Groundwater, pore, karstic and crevice groundwater aquifers
What do we mean by groundwater, groundwater aquifer, and types of groundwater aquifers?
The assignment to types of groundwater aquifers constitutes an important basis for the location and delimitation of bodies of groundwater in Austria. Every body of groundwater is assigned to one of the three types.
If a combination occurs there is an assignment to the hydrologically dominant type. In addition to that the other types are also included in the description in order to ensure that there is no loss of information.
For the purposes of the Water Framework Directive No 2000/50 EC the following definitions apply to the concepts of groundwater and/or groundwater aquifers.
Groundwater means all subterranean water in the saturation zone which is in direct contact with the ground or subsoil.
The area between the earth’s surface and the groundwater surface, which is not completely filled with water is, however, called “unsaturated zone”.
By groundwater aquifers we mean a subterranean layer or layers of rocks (stones) or other geological formations with sufficient porosity or permeability, so that either a significant groundwater flow or the extraction of considerable amounts of groundwater is possible.
3 Hydro-geological types of groundwater aquifers
The term “pore groundwater” refers to groundwater in unconsolidated rock and bedrock (e.g. gravel, conglomerates), whose voids (effective porosity) are predominantly formed by pores. It is first and foremost generated from wells. Typical pore groundwater aquifers in Austria are in particular located in big valley and basin landscapes, such as the Rhine valley, the Inn valley, Jaunted, Leibnitz Feld, Eferdinger basin, southern Vienna basin or Seewinkel. These groundwater reserves can be found on the one hand in the multi-layered debris deposits (gravel, pebble, and sands) of the Alps and, on the other hand, also in the former marine sediment deposits. In this context depth of rock formations of up to several hundred meters are not uncommon. The age of the groundwater can range between a few years and several thousand years.
The term “crevice groundwater” refers to groundwater in crevices and non-karstic rock, the extraction takes place from springs or wells. Typical crevice groundwater aquifers in Austria are e.g. the crystalline rocks of the Central Alps of Vorarlberg up to the Burgenland, as well as of the Bohemian Mass with the different slate and granite rocks with very resistant silicate minerals. However, the bedrock, which was very much under pressure during the processes of mountain range formation, can partly be so rugged that this results at least in sufficient space for the seepage of precipitation water and water storage for utilizable springs for water supply. However, as opposed to the water reserves in pore and karstic groundwater, these water reserves are considerably less abundant.

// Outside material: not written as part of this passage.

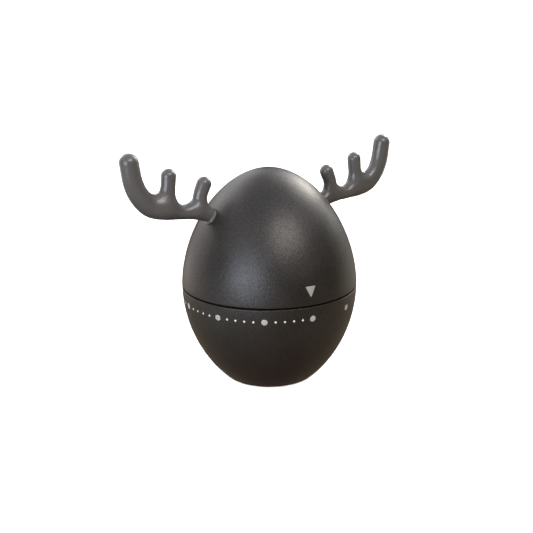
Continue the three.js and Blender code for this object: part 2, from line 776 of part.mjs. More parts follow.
function gongPost() {
  return turned([
    [ARBOR_R + SLIP, MOVEMENT_TOP_Z + TOUCH],
    [5, MOVEMENT_TOP_Z + TOUCH],
    [5, MOVEMENT_TOP_Z + 0.8],
    [POST_R, MOVEMENT_TOP_Z + 0.8],
    [POST_R, GONG_SEAT_Z - TOUCH],
    [POST_THREAD_R, GONG_SEAT_Z - TOUCH],
    [POST_THREAD_R, GONG_SEAT_Z + GONG_WALL + NUT_THICK + 0.6],
    [ARBOR_R + SLIP, GONG_SEAT_Z + GONG_WALL + NUT_THICK + 0.6],
  ]);
}

// A drawn bowl, mouth down, with a flat crown for the nut.
function gong() {
  const top = GONG_SEAT_Z + GONG_WALL;
  const crown = 6;
  const steps = 5;
  const bow = (radius, drop) =>
    Array.from({ length: steps + 1 }, (_, i) => {
      const angle = radians((90 * i) / steps);
      const out = crown + (radius - crown) * Math.sin(angle);
      return [out, drop + (GONG_RIM_Z - drop) * (1 - Math.cos(angle))];
    });
  return turned(
    [
      [POST_THREAD_R + SLIP, top],
      ...bow(GONG_R, top),
      ...bow(GONG_R - GONG_WALL, GONG_SEAT_Z).reverse(),
      [POST_THREAD_R + SLIP, GONG_SEAT_Z],
    ],
    36,
  );
}

function gongNut() {
  const z = GONG_SEAT_Z + GONG_WALL + TOUCH;
  const corner = NUT_FLATS / 2 / Math.cos(Math.PI / 6);
  return extruded(circle(corner, [0, 0], 6), z, z + NUT_THICK, [circle(POST_THREAD_R + SLIP)]);
}

const HAMMER_Z = MOVEMENT_TOP_Z + 0.4;
const HEAD_RING_R = GONG_R - GONG_WALL - HAMMER_GAP - HAMMER_HEAD_R;
const HAMMER_HEAD_AT = polar(
  HEAD_RING_R,
  HAMMER_ANGLE + THREE.MathUtils.radToDeg(Math.acos(ARBOR_RING_R / HEAD_RING_R)),
);

const hammerArbor = () =>
  rod(HAMMER_SHAFT_R, LOWER_PLATE_Z + 0.1, HAMMER_Z + 1.2, HAMMER_AT);

function taperedArm(from, to, trim, halfWidth, halfTip, z) {
  const reach = distance(from, to) - trim;
  const outline = [
    [0, -halfWidth],
    [reach, -halfTip],
    [reach, halfTip],
    [0, halfWidth],
  ];
  return placed(extruded(outline, z, z + WHEEL_THICK), from, angleTo(from, to));
}

// Between the plates: one prong rides on the cam, the other is flicked by the star.
function hammerTail() {
  const clear = 0.3;
  const collar = rod(1.6, STAR_Z, CAM_Z + WHEEL_THICK, HAMMER_AT);
  const toCam = taperedArm(HAMMER_AT, [0, 0], CAM_R + clear, 1, 0.6, CAM_Z);
  const toStar = taperedArm(HAMMER_AT, SECOND_AT, STAR.radius + clear, 1, 0.5, STAR_Z);
  const bore = rod(HAMMER_SHAFT_R + TOUCH, STAR_Z - 1, CAM_Z + 2, HAMMER_AT);
  return cut(joined(collar, toCam, toStar), bore);
}

function hammerArm() {
  const eye = rod(1.6, HAMMER_Z, HAMMER_Z + WHEEL_THICK, HAMMER_AT);
  const arm = taperedArm(HAMMER_AT, HAMMER_HEAD_AT, 0, 0.9, 0.7, HAMMER_Z);
  const end = rod(1.1, HAMMER_Z, HAMMER_Z + WHEEL_THICK, HAMMER_HEAD_AT);
  const z = HAMMER_Z - 1;
  return cut(
    joined(eye, arm, end),
    rod(HAMMER_SHAFT_R + TOUCH, z, z + 3, HAMMER_AT),
    rod(0.5 + SLIP, z, z + 3, HAMMER_HEAD_AT),
  );
}

// The head hangs on a small stud through the arm, beside the gong's rim.
function hammerHead() {
  const seat = HAMMER_Z + WHEEL_THICK + TOUCH;
  return joined(
    rod(HAMMER_HEAD_R, seat, seat + 1.6, HAMMER_HEAD_AT),
    rod(0.5, HAMMER_Z - 0.2, seat + 0.5, HAMMER_HEAD_AT),
  );
}

const springPost = () => rod(SPRING_POST_R, UPPER_PLATE_Z, HAMMER_Z + 1, SPRING_POST_AT);

// A wire with one turn round its post, whose long leg presses on the hammer's arm.
function hammerSpring() {
  const wire = 0.2;
  const loop = SPRING_POST_R + SLIP + wire;
  const leg = [
    (HAMMER_AT[0] + 2 * HAMMER_HEAD_AT[0]) / 3,
    (HAMMER_AT[1] + 2 * HAMMER_HEAD_AT[1]) / 3,
  ];
  const inward = polar(1.1 + wire, HAMMER_ANGLE + 180);
  const tip = [leg[0] + inward[0], leg[1] + inward[1]];
  const z = HAMMER_Z + 0.4;
  const start = angleTo(SPRING_POST_AT, tip) + 90;
  const points = [];
  for (let i = 0; i <= 10; i += 1) {
    const [dx, dy] = polar(loop, start + 200 - 20 * i);
    points.push(new THREE.Vector3(SPRING_POST_AT[0] + dx, SPRING_POST_AT[1] + dy, z));
  }
  points.push(new THREE.Vector3(tip[0], tip[1], z));
  const path = new THREE.CatmullRomCurve3(points, false, "centripetal");
  const section = new THREE.Shape(circle(wire, [0, 0], 6).map(([x, y]) => new THREE.Vector2(x, y)));
  return toSolid(new THREE.ExtrudeGeometry(section, { steps: 28, extrudePath: path, bevelEnabled: false }));
}

// ---------------------------------------------------------------- the upper half

// The root of each antler stands square on the egg's surface.
const [ROOT_OUT, ROOT_UP] = eggNormal(ROOT_HEIGHT);
const ROOT_TILT = THREE.MathUtils.radToDeg(Math.atan2(ROOT_OUT, ROOT_UP));
const ROOT_AT = [eggRadius(ROOT_HEIGHT), 0, SEAM_Z + ROOT_HEIGHT];
// Carries a solid made along Z, with z = 0 on the egg's surface, to the root on the +X side.
const atRoot = (solid) => solid.rotate([0, ROOT_TILT, 0]).translate(ROOT_AT);
const mirrored = (solid) => solid.mirror([1, 0, 0]);

function upperShell() {
  const outside = eggOutline(SEAM_GAP / 2 + EDGE_ROUND, TOP.height, 9);
  const inside = eggOutline(SEAM_GAP / 2, TOP.height, 7, -WALL);
  inside[0] = [EGG_R - WALL, RIM_HIGH_Z];
  const dome = turned(
    [[EGG_R - EDGE_ROUND, RIM_HIGH_Z], ...outside, ...inside.reverse()],
    EGG_SIDES,
  );
  const crown = SEAM_Z + TOP.height - WALL / 2;
  const hub = rod(HUB_R, HUB_BOTTOM_Z, crown);
  const middle = eggOutline(SEAM_GAP / 2, TOP.height, 7, -WALL / 2);
  const filled = turned([[0, RIM_HIGH_Z], ...middle], EGG_SIDES);
  const ribs = [45, 135].map((angle) =>
    block(2 * EGG_R, RIB_THICK, RIB_BOTTOM_Z, crown).rotate([0, 0, angle]).intersect(filled),
  );
  const bore = extruded(
    dOutline(ARBOR_R + SLIP, ARBOR_FLAT + SLIP),
    HUB_BOTTOM_Z - 1,
    ARBOR_TOP_Z + 0.5,
  );
  const hole = atRoot(rod(SPIGOT_R + SLIP, -WALL - 4, 2));
  return cut(joined(dome, hub, ...ribs), bore, hole, mirrored(hole));
}

// One limb: rings of an upright ellipse along a smooth curve, closed by rounded ends.
function limb(stations) {
  const centres = stations.map(([x, height]) => new THREE.Vector3(x, 0, SEAM_Z + height));
  const curve = new THREE.CatmullRomCurve3(centres, false, "centripetal");
  const last = stations.length - 1;
  const sizeAt = (t, column) => {
    const place = t * last;
    const i = Math.min(last - 1, Math.floor(place));
    const share = place - i;
    const ease = share * share * (3 - 2 * share);
    return stations[i][column] + (stations[i + 1][column] - stations[i][column]) * ease;
  };
  const rings = [];
  const ring = (centre, tangent, halfWidth, halfThick) => {
    const side = new THREE.Vector3(-tangent.z, 0, tangent.x);
    const corners = Array.from({ length: LIMB_SIDES }, (_, i) => {
      const [u, v] = polar(1, (360 * i) / LIMB_SIDES);
      const off = new THREE.Vector3(0, v * halfThick, 0).addScaledVector(side, u * halfWidth);
      return off.add(centre);
    });
    rings.push(corners);
  };
  const cap = (t, sign) => {
    const centre = curve.getPoint(t);
    const tangent = curve.getTangent(t);
    const [wide, thick] = [sizeAt(t, 2), sizeAt(t, 3)];
    const reach = Math.min(wide, thick);
    const angles = sign > 0 ? [30, 60] : [60, 30];
    for (const angle of angles) {
      const [shrink, ahead] = polar(1, angle);
      const at = centre.clone().addScaledVector(tangent, sign * ahead * reach);
      ring(at, tangent, wide * shrink, thick * shrink);
    }
    return centre.addScaledVector(tangent, sign * reach);
  };
  const startPoint = cap(0, -1);
  const steps = last * 2;
  for (let i = 0; i <= steps; i += 1) {
    const t = i / steps;
    ring(curve.getPoint(t), curve.getTangent(t), sizeAt(t, 2), sizeAt(t, 3));
  }
  const endPoint = cap(1, 1);
  const vertices = [startPoint, ...rings.flat(), endPoint];
  const faces = [];
  const corner = (r, i) => 1 + r * LIMB_SIDES + (i % LIMB_SIDES);
  for (let i = 0; i < LIMB_SIDES; i += 1) {
    faces.push(0, corner(0, i), corner(0, i + 1));
    for (let r = 0; r < rings.length - 1; r += 1) {
      faces.push(corner(r, i), corner(r + 1, i), corner(r + 1, i + 1));
      faces.push(corner(r, i), corner(r + 1, i + 1), corner(r, i + 1));
    }
    faces.push(corner(rings.length - 1, i), vertices.length - 1, corner(rings.length - 1, i + 1));
  }
  const geometry = new THREE.BufferGeometry().setFromPoints(vertices).setIndex(faces);
  return toSolid(geometry);
}

function antler() {
  const body = joined(limb(BEAM), limb(NEAR_TINE), limb(FAR_TINE));
  const collar = atRoot(
    turned(
      [
        [0, -1.5],
        [COLLAR_R, -1.5],
        [COLLAR_R, COLLAR_THICK * 0.4],
        [COLLAR_R - 0.4, COLLAR_THICK],
        [0, COLLAR_THICK],
      ],
      20,
    ),
  );
  const egg = turned([[0, SEAM_Z], ...eggOutline(0, TOP.height, 9, ROOT_GAP)], EGG_SIDES);
  const spigot = atRoot(rod(SPIGOT_R, -WALL - SPIGOT_PAST_WALL, 1.5));
  return joined(cut(joined(body, collar), egg), spigot);
}

// A toothed steel washer pushed over the spigot inside the shell.
function antlerClip() {
  const z = -WALL - CLIP_GAP - CLIP_THICK;
  const outline = circle(CLIP_R, [0, 0], 20);
  return atRoot(extruded(outline, z, z + CLIP_THICK, [circle(SPIGOT_R + SLIP)]));
}

// ---------------------------------------------------------------- the assembly

add("lower_shell", lowerShell(), "shell");
add("foot_pad", footPad(), "rubber");
SCREW_ANGLES.forEach((angle, i) => add(`mounting_screw_${i + 1}`, mountingScrew(angle), "steel"));
add("lower_plate", lowerPlate(), "steel");
add("upper_plate", upperPlate(), "steel");
PILLAR_ANGLES.forEach((angle, i) => add(`pillar_${i + 1}`, pillar(angle), "brass"));
add("spring_cup", springCup(), "steel");
add("mainspring", mainspring(), "spring_steel");
add("stop_pin", stopPin(), "steel");
add("gong_post", gongPost(), "brass");
add("gong", gong(), "gong_steel");
add("gong_nut", gongNut(), "brass");
add("spring_post", springPost(), "steel");
add("hammer_spring", hammerSpring(), "spring_steel");

add("main_arbor", mainArbor(), "steel");
add("arbor_clip", arborClip(), "spring_steel");
add("ratchet_wheel", ratchetWheel(), "steel");
add("alarm_cam", alarmCam(), "steel");
add("stop_finger", stopFinger(), "steel");

add("great_wheel", greatWheel(), "brass");
add("click_pawl", clickPawl(), "steel");
add("click_rivet", clickRivet(), "brass");
add("second_arbor", trainArbor(SECOND_AT, GREAT, SECOND_PHASE), "steel");
add("second_wheel", trainWheel(SECOND, SECOND_AT, SECOND_PHASE), "brass");
add("striker_star", strikerStar(), "steel");
add("third_arbor", trainArbor(THIRD_AT, SECOND, THIRD_PHASE), "steel");
add("third_wheel", trainWheel(THIRD, THIRD_AT, THIRD_PHASE), "brass");
add("escape_arbor", trainArbor(ESCAPE_AT, THIRD, ESCAPE_PHASE), "steel");
add("escape_wheel", escapeWheel(), "brass");
add("pallet_arbor", palletArbor(), "steel");
add("pallet_lever", palletLever(), "steel");
add("balance_bar", balanceBar(), "brass");

add("hammer_arbor", hammerArbor(), "steel");
add("hammer_tail", hammerTail(), "steel");
add("hammer_arm", hammerArm(), "steel");
add("hammer_head", hammerHead(), "brass");

add("upper_shell", upperShell(), "shell");
add("antler_right", antler(), "antler");
add("antler_left", mirrored(antler()), "antler");
add("antler_clip_right", antlerClip(), "spring_steel");
add("antler_clip_left", mirrored(antlerClip()), "spring_steel");

export default timer;
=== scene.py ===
"""Looks for an egg-shaped wind-up kitchen timer with two antlers.

Sizes are in millimetres up to the point where a mesh is made, and MM turns them to metres. The egg's
axis is Z, the antlers stand out along X, and the scale's zero mark is at the front, towards -Y.
"""

import json
import math

import bmesh
import bpy
import numpy as np
from mathutils import Matrix, Vector


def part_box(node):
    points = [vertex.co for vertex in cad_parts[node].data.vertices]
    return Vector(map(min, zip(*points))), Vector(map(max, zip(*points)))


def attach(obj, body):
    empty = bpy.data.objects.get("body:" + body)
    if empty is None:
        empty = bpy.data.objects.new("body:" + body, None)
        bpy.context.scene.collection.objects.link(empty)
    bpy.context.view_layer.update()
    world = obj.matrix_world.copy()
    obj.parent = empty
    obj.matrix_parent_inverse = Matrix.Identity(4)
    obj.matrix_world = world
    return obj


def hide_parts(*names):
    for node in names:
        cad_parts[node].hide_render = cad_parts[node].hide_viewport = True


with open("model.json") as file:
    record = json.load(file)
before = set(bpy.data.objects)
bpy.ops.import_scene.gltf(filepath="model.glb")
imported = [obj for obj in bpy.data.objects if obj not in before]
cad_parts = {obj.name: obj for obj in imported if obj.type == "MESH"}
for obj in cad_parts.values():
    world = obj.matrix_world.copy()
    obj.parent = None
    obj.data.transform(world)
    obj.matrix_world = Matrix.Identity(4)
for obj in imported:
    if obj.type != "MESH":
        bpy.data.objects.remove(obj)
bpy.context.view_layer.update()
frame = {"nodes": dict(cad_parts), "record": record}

MM = 0.001


def low(node):
    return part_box(node)[0] / MM


def high(node):
    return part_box(node)[1] / MM


# ---------------------------------------------------------------- sizes

# The egg's radius at a height h over the seam is R * (1 - (h / height) ** power) ** root.
EGG_R = 30.0
UPPER = {"height": 39.5, "power": 1.79, "root": 0.532}
LOWER = {"height": 40.1, "power": 2.0, "root": 0.589}
WALL = 2.0
SEAM_HIGH_Z = low("upper_shell").z
SEAM_Z = high("upper_shell").z - UPPER["height"]
SEAM_LOW_Z = 2 * SEAM_Z - SEAM_HIGH_Z
EDGE_ROUND = 0.18
TURNED_SIDES = 192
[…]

The term “karstic groundwater” refers to groundwater karstic rock; the extraction takes place from springs. Typical karstic groundwater aquifers in Austria are the extensive Northern and Southern Limestone Alps with limestone and dolomite rocks (carbonate rocks). This type of rock is, compared to the not so easily weatherable and harder silicate rock of the crevice groundwater aquifers much more vulnerable to weathering as it is basically made of the former lime shells of marine animals (reefs). However, in the course of thousands of years cavities can be formed as ideal water reservoirs. The Limestone Alps constitute therefore one of the major water reservoirs with the largest existing and also future water resources. As an example the city of Vienna is to be mentioned which is able to supply with the 1st and 2nd Vienna Aqueducts from the Hochschwab and Rax areas the total population (1.8 million inhabitants) with high quality drinking water.